Gulley credits Laney’s oft-stated moral vision for Emory with the event that had perhaps the greatest impact on his presidency, the 1979 Woodruff gift of an unprecedented $105 million. Spurred by his desire for excellence, Laney purposefully nurtured his friendship with Robert W. Woodruff and his brother, George, an alliance that resulted in what was then the largest philanthropic gift ever made to an American university.

“Jim carefully cultivated the Woodruff interest in the University, and he did it in a way that focused on the total University and not just the health sciences, which had been their primary interest,” Gulley says. “This enabled a lot of things that could not otherwise have been done.”

With riches came responsibility, and Laney was constantly challenged to balance his drive for success with his steadfast integrity, Gulley says. For example, he never allowed money to be spent on improvements at Lullwater beyond what was strictly necessary, lest he give the impression that he was using Emory’s fortune for personal gain. But he used salaries to attract desirable faculty from other universities.

At a reception hosted by the Candler School of Theology to celebrate the book, Laney expressed gratitude for Gulley’s recognition of his efforts. He grew emotional when he spoke of the support he received from others, in particular his wife, Berta. “I have to say that from my high school years on,” Laney said, “there was one true North, and one true love.”
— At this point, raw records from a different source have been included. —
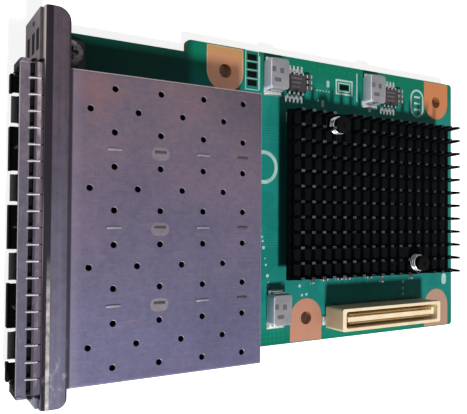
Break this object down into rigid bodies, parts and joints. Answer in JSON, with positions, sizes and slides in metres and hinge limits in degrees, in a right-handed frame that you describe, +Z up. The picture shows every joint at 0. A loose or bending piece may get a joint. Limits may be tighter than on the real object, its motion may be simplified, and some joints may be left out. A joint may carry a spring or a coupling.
{
  "type": "mezzanine network card",
  "caption": "Flat green circuit board with a ganged cage for pluggable modules behind a folded face plate, a black pin-fin heat sink, square inductors and a long cream board-to-board connector.",
  "frame": {"origin": "middle of the card's bounding box in X and Y, at its lowest point in Z, which is the table that the face plate's lower edge and the push pins' barbs stand on", "axes": "+X from the module ports to the rear edge, +Y along the face plate towards its slotted end, +Z up from the board's component side"},
  "size_m": [0.1182, 0.071, 0.0142],
  "materials": {
    "solder_mask_green": "satin green solder mask over glass-epoxy board",
    "plated_cage_steel": "tin-plated sheet, grey with a violet tint, lightly scuffed",
    "plated_plate_steel": "zinc-plated sheet, brownish grey, satin",
    "plated_spring_bronze": "tin-plated spring bronze, satin",
    "spring_steel": "bright spring wire",
    "screw_steel": "plated steel",
    "black_anodising": "matt black anodised aluminium",
    "black_plastic": "matt black nylon",
    "package_epoxy": "moulded black epoxy",
    "thermal_pad_silicone": "soft grey silicone",
    "ferrite_grey": "pressed grey ferrite, fine grained",
    "capacitor_ceramic": "reddish brown ceramic with tinned ends",
    "resistor_ceramic": "pale ceramic with tinned ends",
    "cream_plastic": "cream high-temperature nylon",
    "contact_gold": "gold flash over bronze"
  },
  "bodies": {
    "root": {"circuit_board": "solder_mask_green", "cage_cover": "plated_cage_steel", "cage_base": "plated_cage_steel", "cage_divider_1": "plated_cage_steel", "cage_divider_2": "plated_cage_steel", "cage_divider_3": "plated_cage_steel", "emi_gasket": "plated_spring_bronze", "lower_gasket_1": "plated_spring_bronze", "lower_gasket_2": "plated_spring_bronze", "lower_gasket_3": "plated_spring_bronze", "lower_gasket_4": "plated_spring_bronze", "lower_gasket_5": "plated_spring_bronze", "port_connector_1": "black_plastic", "port_connector_2": "black_plastic", "port_connector_3": "black_plastic", "port_connector_4": "black_plastic", "push_pin_1": "black_plastic", "push_pin_2": "black_plastic", "face_plate": "plated_plate_steel", "bracket_screw": "screw_steel", "heat_sink": "black_anodising", "controller_chip": "package_epoxy", "power_ic_1": "package_epoxy", "power_ic_2": "package_epoxy", "thermal_pad": "thermal_pad_silicone", "push_pin_spring_1": "spring_steel", "push_pin_spring_2": "spring_steel", "inductor_1": "ferrite_grey", "inductor_2": "ferrite_grey", "inductor_3": "ferrite_grey", "capacitor_1": "capacitor_ceramic", "capacitor_2": "capacitor_ceramic", "capacitor_3": "capacitor_ceramic", "capacitor_4": "capacitor_ceramic", "capacitor_5": "capacitor_ceramic", "capacitor_6": "capacitor_ceramic", "chip_resistor_1": "resistor_ceramic", "chip_resistor_2": "resistor_ceramic", "chip_resistor_3": "resistor_ceramic", "chip_resistor_4": "resistor_ceramic", "chip_resistor_5": "resistor_ceramic", "chip_resistor_6": "resistor_ceramic", "chip_resistor_7": "resistor_ceramic", "mezzanine_housing": "cream_plastic", "mezzanine_contacts_1": "contact_gold", "mezzanine_contacts_2": "contact_gold"}
  },
  "joints": []
}
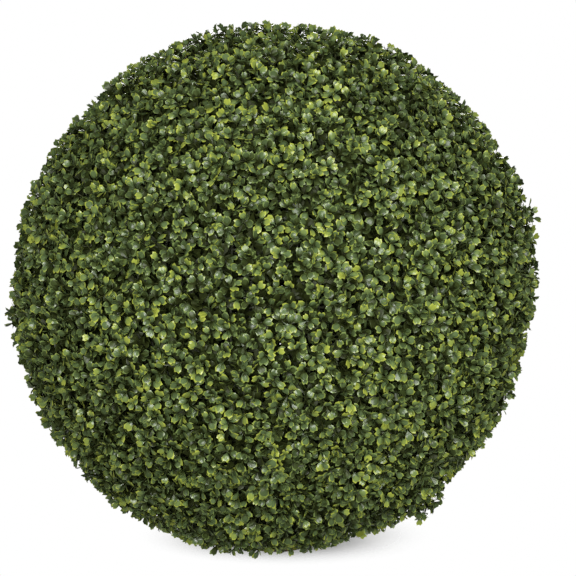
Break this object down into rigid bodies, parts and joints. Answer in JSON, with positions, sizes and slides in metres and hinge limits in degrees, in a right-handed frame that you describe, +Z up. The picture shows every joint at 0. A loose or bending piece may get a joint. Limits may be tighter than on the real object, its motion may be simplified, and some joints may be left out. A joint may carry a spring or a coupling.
{
  "type": "artificial box topiary ball",
  "caption": "Round artificial topiary ball of small glossy box leaves on an open plastic core, standing on a short hidden stem.",
  "frame": {"origin": "middle of the flat cut under the stem, on the ground", "axes": "+Z up from the ground through the middle of the ball, -Y towards the front, +X to the right seen from the front"},
  "size_m": [0.5856, 0.5758, 0.5793],
  "materials": {
    "foliage": "glossy moulded leaves, dark green with pale green rims",
    "core": "moulded lattice, dull",
    "stem": "rough bark"
  },
  "bodies": {
    "root": {"foliage_front": "foliage", "foliage_back": "foliage", "foliage_left": "foliage", "foliage_right": "foliage", "foliage_top": "foliage", "foliage_bottom": "foliage", "core_upper_half": "core", "core_lower_half": "core", "stem": "stem"}
  },
  "joints": []
}
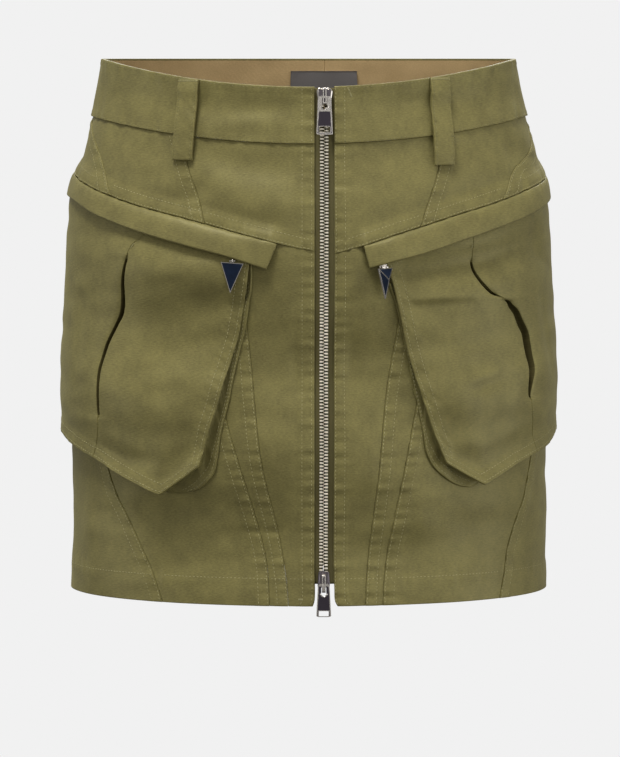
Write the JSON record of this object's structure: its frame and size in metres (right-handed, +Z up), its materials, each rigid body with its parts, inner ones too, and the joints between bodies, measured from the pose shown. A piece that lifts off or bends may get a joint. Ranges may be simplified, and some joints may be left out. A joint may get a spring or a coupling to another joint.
{
  "type": "cargo utility skirt",
  "caption": "Short twill skirt with a straight waistband, full-length two-way zip, V yoke, belt loops and large flapped bellows pockets, hollow in its worn form.",
  "frame": {"origin": "centre of the waist, half way up the waistband, where the wearer holds the skirt", "axes": "+Z up along the wearer's height, -Y out of the front, +X to the wearer's left"},
  "size_m": [0.347, 0.2534, 0.3753],
  "materials": {
    "twill": "olive cotton twill with a soft satin sheen",
    "zip_tape": "olive woven zip tape",
    "metal": "polished nickel-plated zip metal",
    "enamel": "navy enamel with bright metal edges",
    "label": "plain dark woven label"
  },
  "bodies": {
    "skirt": {"waistband_front_left": "twill", "waistband_back_left": "twill", "yoke_front_left": "twill", "yoke_side_left": "twill", "yoke_back_left": "twill", "front_centre_left": "twill", "front_wedge_left": "twill", "front_side_left": "twill", "back_left": "twill", "pocket_face_left": "twill", "pocket_gusset_left": "twill", "pocket_flap_left": "twill", "waistband_front_right": "twill", "waistband_back_right": "twill", "yoke_front_right": "twill", "yoke_side_right": "twill", "yoke_back_right": "twill", "front_centre_right": "twill", "front_wedge_right": "twill", "front_side_right": "twill", "back_right": "twill", "pocket_face_right": "twill", "pocket_gusset_right": "twill", "pocket_flap_right": "twill", "belt_loop_front_right": "twill", "belt_loop_front_left": "twill", "belt_loop_side_back_right": "twill", "belt_loop_side_back_left": "twill", "belt_loop_back": "twill", "zip_tape_left": "zip_tape", "zip_tape_right": "zip_tape", "zip_chain": "metal", "zip_slider_top": "metal", "zip_slider_bottom": "metal", "pocket_staple_left": "metal", "pocket_staple_right": "metal", "label": "label"},
    "top_zip_pull": {"zip_pull_top": "metal"},
    "bottom_zip_pull": {"zip_pull_bottom": "metal"},
    "right_pocket_pull": {"pocket_pull_right": "enamel"},
    "left_pocket_pull": {"pocket_pull_left": "enamel"}
  },
  "joints": [
    {"name": "top_zip_pull_hinge", "type": "hinge", "parent": "skirt", "child": "top_zip_pull", "pos_m": [0.01073, -0.10316, -0.0058], "axis": [-1, 0, 0], "range_deg": [0, 170]},
    {"name": "bottom_zip_pull_hinge", "type": "hinge", "parent": "skirt", "child": "bottom_zip_pull", "pos_m": [0.01018, -0.12066, -0.3338], "axis": [-1, 0, 0], "range_deg": [0, 170]},
    {"name": "right_pocket_pull_hinge", "type": "hinge", "parent": "skirt", "child": "right_pocket_pull", "pos_m": [-0.05118, -0.11753, -0.1154], "axis": [-0.9775, 0.2108, 0], "range_deg": [0, 90]},
    {"name": "left_pocket_pull_hinge", "type": "hinge", "parent": "skirt", "child": "left_pocket_pull", "pos_m": [0.05138, -0.11994, -0.1196], "axis": [-0.9777, -0.2098, 0], "range_deg": [0, 90]}
  ]
}
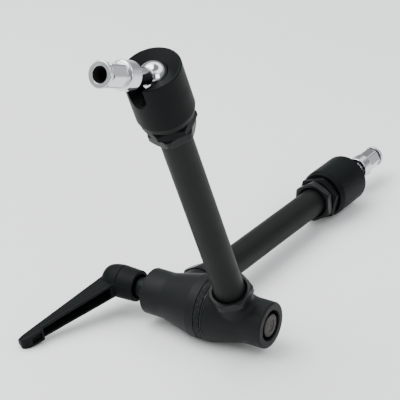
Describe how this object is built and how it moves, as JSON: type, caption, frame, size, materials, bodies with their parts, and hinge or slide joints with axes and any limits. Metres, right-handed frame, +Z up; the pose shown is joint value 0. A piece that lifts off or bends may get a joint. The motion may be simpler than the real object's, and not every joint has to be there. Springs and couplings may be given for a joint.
{
  "type": "grip arm",
  "caption": "Articulated friction arm with a clamping elbow, ball heads that carry threaded studs, and a ratchet lever that locks the joints together.",
  "frame": {"origin": "middle of the footprint at floor height, in the pose in which the arm is put down", "axes": "+X along the elbow's axis from the lever to the bolt's head, +Y the way the rear arm lies, +Z up"},
  "size_m": [0.1462, 0.4124, 0.2461],
  "materials": {
    "black_casting": "satin black coating on cast aluminium",
    "black_steel": "satin black finish",
    "tube_coat": "fine matt dark grey coating",
    "friction_lining": "mottled dark fibre lining",
    "handle_coat": "fine-textured black coating on a die casting",
    "chrome": "polished chrome plate",
    "bolt_steel": "dark oiled steel",
    "plain_steel": "plain turned steel",
    "pad_plastic": "black acetal"
  },
  "bodies": {
    "rear_arm": {"rear_housing": "black_casting", "friction_disc": "friction_lining", "rear_tube": "tube_coat", "rear_elbow_nut": "black_steel", "rear_head_nut": "black_steel", "rear_socket": "black_casting", "release_spring": "plain_steel"},
    "front_arm": {"front_housing": "black_casting", "wear_plate": "black_steel", "tie_bolt": "bolt_steel", "front_tube": "tube_coat", "front_elbow_nut": "black_steel", "front_head_nut": "black_steel", "front_socket": "black_casting"},
    "rear_wedge": {"rear_wedge": "plain_steel", "thrust_washer": "plain_steel"},
    "front_wedge": {"front_wedge": "plain_steel", "bolt_washer": "plain_steel"},
    "rear_rod": {"rear_push_rod": "plain_steel"},
    "front_rod": {"front_push_rod": "plain_steel", "front_pressure_pad": "pad_plastic"},
    "rear_pad": {"rear_pressure_pad": "pad_plastic"},
    "rear_ball": {"rear_ball": "chrome"},
    "rear_stud": {"rear_stud": "chrome"},
    "front_ball": {"front_ball": "chrome"},
    "front_stud": {"front_stud": "chrome"},
    "lever_insert": {"lever_insert": "plain_steel", "lever_screw": "bolt_steel"},
    "lever_handle": {"lever_handle": "handle_coat", "lever_spring": "plain_steel"}
  },
  "joints": [
    {"name": "elbow", "type": "hinge", "parent": "rear_arm", "child": "front_arm", "pos_m": [0.02711, -0.06453, 0.0215], "axis": [1, 0, 0], "continuous": true},
    {"name": "lever_turn", "type": "hinge", "parent": "rear_arm", "child": "lever_insert", "pos_m": [0.02711, -0.06453, 0.0215], "axis": [1, 0, 0], "range_deg": [-120, 0]},
    {"name": "lever_lift", "type": "slide", "parent": "lever_insert", "child": "lever_handle", "axis": [-1, 0, 0], "range_m": [0, 0.004], "stiffness_N_per_m": 800, "springref_m": -0.004, "deforming": ["lever_spring"]},
    {"name": "front_wedge_slide", "type": "slide", "parent": "front_arm", "child": "front_wedge", "axis": [1, 0, 0], "range_m": [0, 0.00026]},
    {"name": "rear_wedge_slide", "type": "slide", "parent": "rear_arm", "child": "rear_wedge", "axis": [-1, 0, 0], "range_m": [0, 0.00026]},
    {"name": "front_rod_slide", "type": "slide", "parent": "front_arm", "child": "front_rod", "axis": [0, 0.4147, -0.91], "range_m": [0, 0.00008]},
    {"name": "rear_rod_slide", "type": "slide", "parent": "rear_arm", "child": "rear_rod", "axis": [0, -0.9998, 0.0174], "range_m": [0, 0.00008]},
    {"name": "front_tilt", "type": "hinge", "parent": "front_arm", "child": "front_ball", "pos_m": [0.04894, -0.15543, 0.22096], "axis": [0.9936, -0.103, -0.0469], "range_deg": [-80, 44]},
    {"name": "front_roll", "type": "hinge", "parent": "front_ball", "child": "front_stud", "pos_m": [0.04894, -0.15543, 0.22096], "axis": [-0.05, -0.9371, 0.3454], "continuous": true},
    {"name": "rear_swivel", "type": "hinge", "parent": "rear_arm", "child": "rear_pad", "pos_m": [0.00528, 0.15464, 0.01769], "axis": [0, 0.9998, -0.0174], "continuous": true},
    {"name": "rear_tilt", "type": "hinge", "parent": "rear_pad", "child": "rear_ball", "pos_m": [0.00528, 0.15464, 0.01769], "axis": [0.8262, -0.0098, -0.5633], "range_deg": [-36, 32]},
    {"name": "rear_roll", "type": "hinge", "parent": "rear_ball", "child": "rear_stud", "pos_m": [0.00528, 0.15464, 0.01769], "axis": [0.019, 0.9998, 0.0105], "continuous": true}
  ],
  "couplings": [
    {"joint": "front_wedge_slide", "follows": "lever_turn", "m_per_rad": -0.0001194},
    {"joint": "rear_wedge_slide", "follows": "lever_turn", "m_per_rad": -0.0001194},
    {"joint": "front_rod_slide", "follows": "lever_turn", "m_per_rad": -0.00003581},
    {"joint": "rear_rod_slide", "follows": "lever_turn", "m_per_rad": -0.00003581}
  ]
}
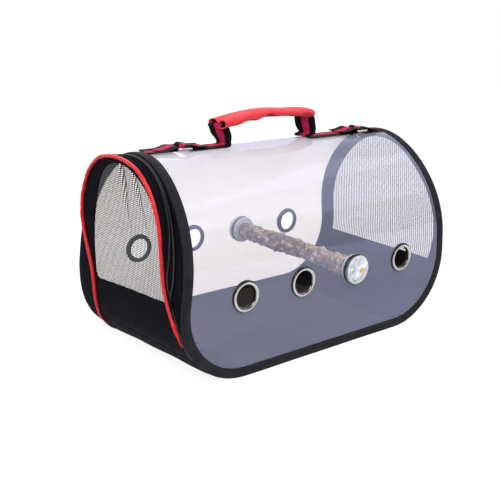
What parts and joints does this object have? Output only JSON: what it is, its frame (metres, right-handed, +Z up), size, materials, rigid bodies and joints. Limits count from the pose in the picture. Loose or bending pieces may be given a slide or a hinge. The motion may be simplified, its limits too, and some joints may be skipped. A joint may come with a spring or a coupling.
{
  "type": "bird travel carrier",
  "caption": "Soft-sided pet carrier: clear arched cabin, meshed ends with a zipped flap door, clamped wooden perch through metal eyelets, webbing top handle.",
  "frame": {"origin": "middle of the flat underside of the base", "axes": "+X along the cabin from the zipped door end to the fixed mesh end, +Y from the front wall to the rear wall, +Z up"},
  "size_m": [0.4528, 0.2586, 0.293],
  "materials": {
    "black_binding": "woven polyester tape, folded and stitched",
    "black_fabric": "coated polyester cloth",
    "black_metal": "black lacquered zinc",
    "black_zip": "nylon coil on tape",
    "brass": "polished brass",
    "clear_acrylic": "clear moulded acrylic",
    "clear_film": "clear soft PVC film, glossy",
    "dark_liner": "washable floor cloth",
    "grey_board": "stiff plastic board",
    "grey_foam": "closed-cell foam",
    "net_mesh": "open polyester net",
    "nickel_plate": "nickel plated pressed steel",
    "pepper_wood": "natural bark, knobbly",
    "red_fabric": "red polyester cloth",
    "red_piping": "corded satin piping",
    "spring_steel": "flat spring wire in a tape channel",
    "striped_webbing": "black webbing with a crimson centre stripe"
  },
  "bodies": {
    "carrier": {"base_board": "grey_board", "base_fabric": "black_fabric", "clear_roof": "clear_film", "floor_liner": "dark_liner", "frame_zip": "black_zip", "front_binding": "black_binding", "front_eyelet_1": "nickel_plate", "front_eyelet_2": "nickel_plate", "front_eyelet_3": "nickel_plate", "front_eyelet_4": "nickel_plate", "front_inner_disc": "clear_acrylic", "front_outer_disc": "clear_acrylic", "front_stud": "brass", "front_washer_1": "nickel_plate", "front_washer_2": "nickel_plate", "front_washer_3": "nickel_plate", "front_washer_4": "nickel_plate", "front_window": "clear_film", "left_binding": "black_binding", "left_frame": "black_fabric", "left_hoop": "spring_steel", "left_ring": "nickel_plate", "left_strap": "striped_webbing", "left_tab": "striped_webbing", "perch_branch": "pepper_wood", "rear_binding": "black_binding", "rear_eyelet_1": "nickel_plate", "rear_eyelet_2": "nickel_plate", "rear_eyelet_3": "nickel_plate", "rear_eyelet_4": "nickel_plate", "rear_inner_disc": "clear_acrylic", "rear_outer_disc": "clear_acrylic", "rear_stud": "brass", "rear_washer_1": "nickel_plate", "rear_washer_2": "nickel_plate", "rear_washer_3": "nickel_plate", "rear_washer_4": "nickel_plate", "rear_window": "clear_film", "right_binding": "black_binding", "right_hoop": "spring_steel", "right_mesh": "net_mesh", "right_panel": "black_fabric", "right_piping": "red_piping", "right_ring": "nickel_plate", "right_strap": "striped_webbing", "right_tab": "striped_webbing"},
    "left_door": {"door_panel": "black_fabric", "door_mesh": "net_mesh", "door_piping": "red_piping", "door_gusset": "black_fabric", "door_zip": "black_zip"},
    "zip_slider": {"zip_slider": "black_metal"},
    "zip_pull": {"zip_pull": "black_metal"},
    "handle": {"handle_web": "striped_webbing", "grip": "red_fabric", "grip_foam": "grey_foam"},
    "front_wing_nut": {"front_wing_nut": "clear_acrylic"},
    "rear_wing_nut": {"rear_wing_nut": "clear_acrylic"}
  },
  "joints": [
    {"name": "door_hinge", "type": "hinge", "parent": "carrier", "child": "left_door", "pos_m": [-0.202, 0, 0.036], "axis": [0, -1, 0], "range_deg": [0, 90]},
    {"name": "slider_travel", "type": "hinge", "parent": "carrier", "child": "zip_slider", "pos_m": [-0.21265, 0, 0.162], "axis": [0.994, 0, -0.109], "range_deg": [0, 100]},
    {"name": "pull_swing", "type": "hinge", "parent": "zip_slider", "child": "zip_pull", "pos_m": [-0.21111, 0.06894, 0.22003], "axis": [0.994, 0, -0.109], "range_deg": [0, 160]},
    {"name": "handle_fold", "type": "hinge", "parent": "carrier", "child": "handle", "pos_m": [-0.013, 0, 0.2658], "axis": [1, 0, 0], "range_deg": [-80, 80]},
    {"name": "front_nut_turn", "type": "hinge", "parent": "carrier", "child": "front_wing_nut", "pos_m": [0.044, -0.1242, 0.0985], "axis": [0, -1, 0], "continuous": true},
    {"name": "rear_nut_turn", "type": "hinge", "parent": "carrier", "child": "rear_wing_nut", "pos_m": [0.044, 0.1242, 0.0985], "axis": [0, 1, 0], "continuous": true}
  ]
}
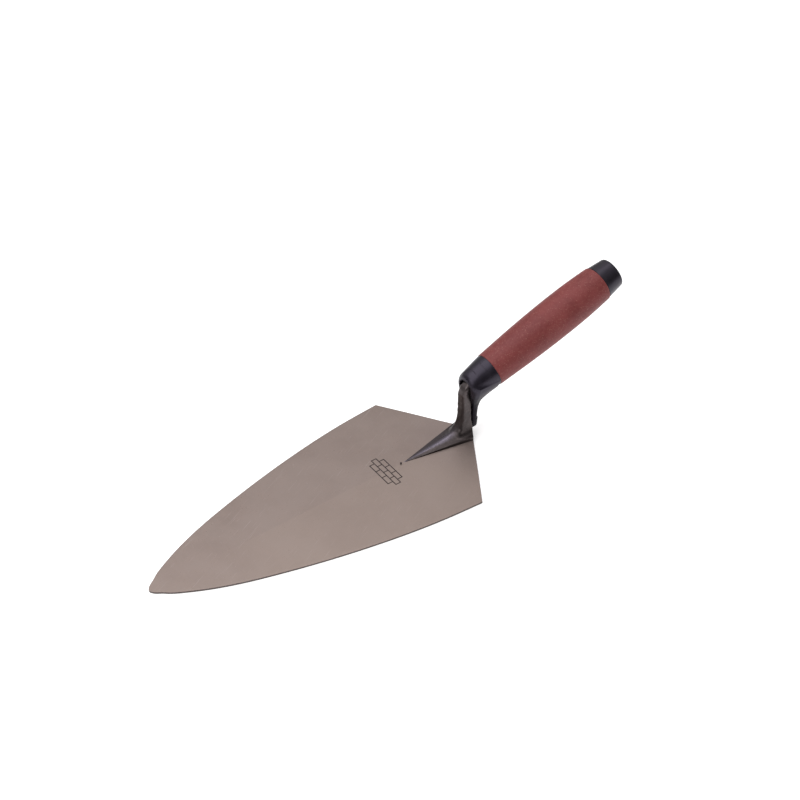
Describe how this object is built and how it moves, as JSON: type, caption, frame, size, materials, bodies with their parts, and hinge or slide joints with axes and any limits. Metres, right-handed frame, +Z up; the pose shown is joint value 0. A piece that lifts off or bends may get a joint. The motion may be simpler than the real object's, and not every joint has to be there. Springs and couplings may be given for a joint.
{
  "type": "brick trowel",
  "caption": "Philadelphia pattern brick trowel: broad pointed steel blade forged with its heel and cranked shank, black hooded collar, barrel grip sleeve and end cap.",
  "frame": {"origin": "middle of the whole tool's footprint on the plane the blade lies on", "axes": "+X from the blade's point towards the handle's butt, +Y across the blade, +Z up out of the blade's top face"},
  "size_m": [0.4185, 0.1366, 0.1026],
  "materials": {
    "forged_steel": "satin ground blade with fine cross grinding lines, dark forge finish on heel and shank",
    "core_black": "black moulded polymer with a soft satin shine",
    "grip_red": "matte red-brown soft elastomer with fine pale speckle",
    "cap_black": "black moulded polymer, semi-gloss"
  },
  "bodies": {
    "root": {"forged_blade": "forged_steel", "handle_core": "core_black", "grip_sleeve": "grip_red", "end_cap": "cap_black"}
  },
  "joints": []
}
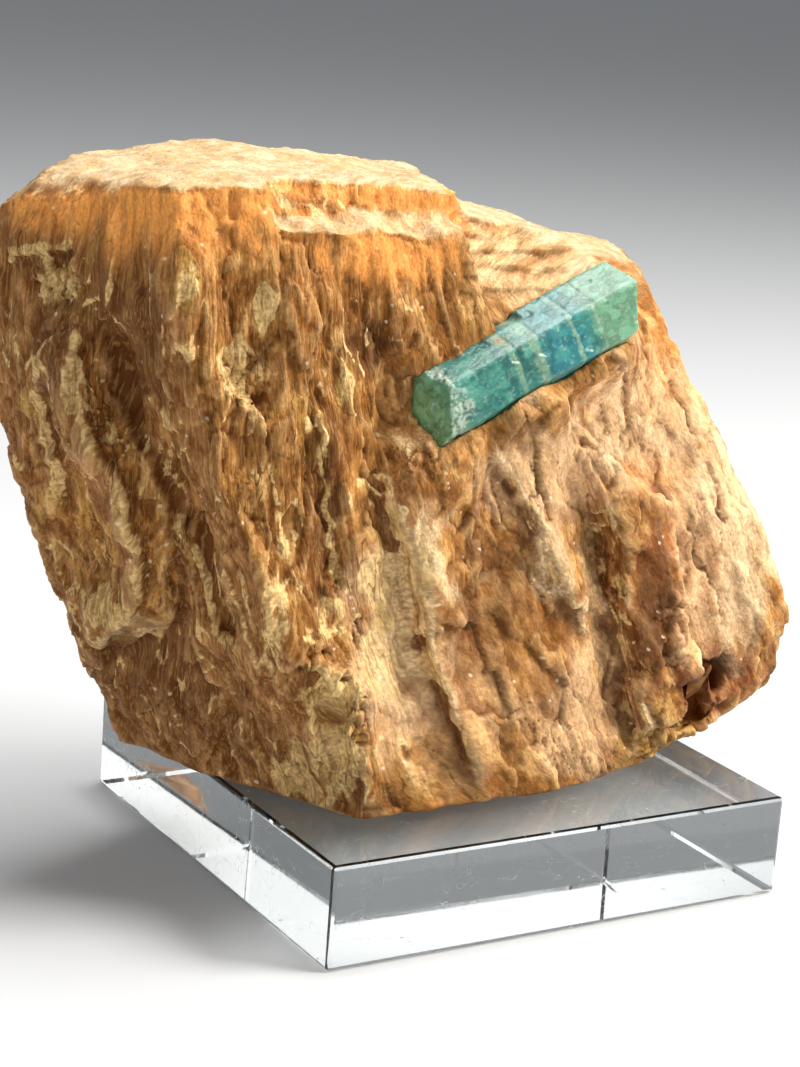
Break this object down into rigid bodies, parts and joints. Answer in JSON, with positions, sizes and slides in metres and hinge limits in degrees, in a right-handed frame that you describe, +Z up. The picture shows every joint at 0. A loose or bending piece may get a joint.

“A University is a unique thing, an incredible organism, with all its pursuits, intricacies, and involvements,” Laney went on. “But what really goes on is sharing from one generation to another. You have laboratories, sophisticated libraries, computers, all these things that mark modern life. . . .But the University is really that juncture from past to future. And that juncture has to be marked by what we care about, what we value, as well as by what we know.”–P.P.P.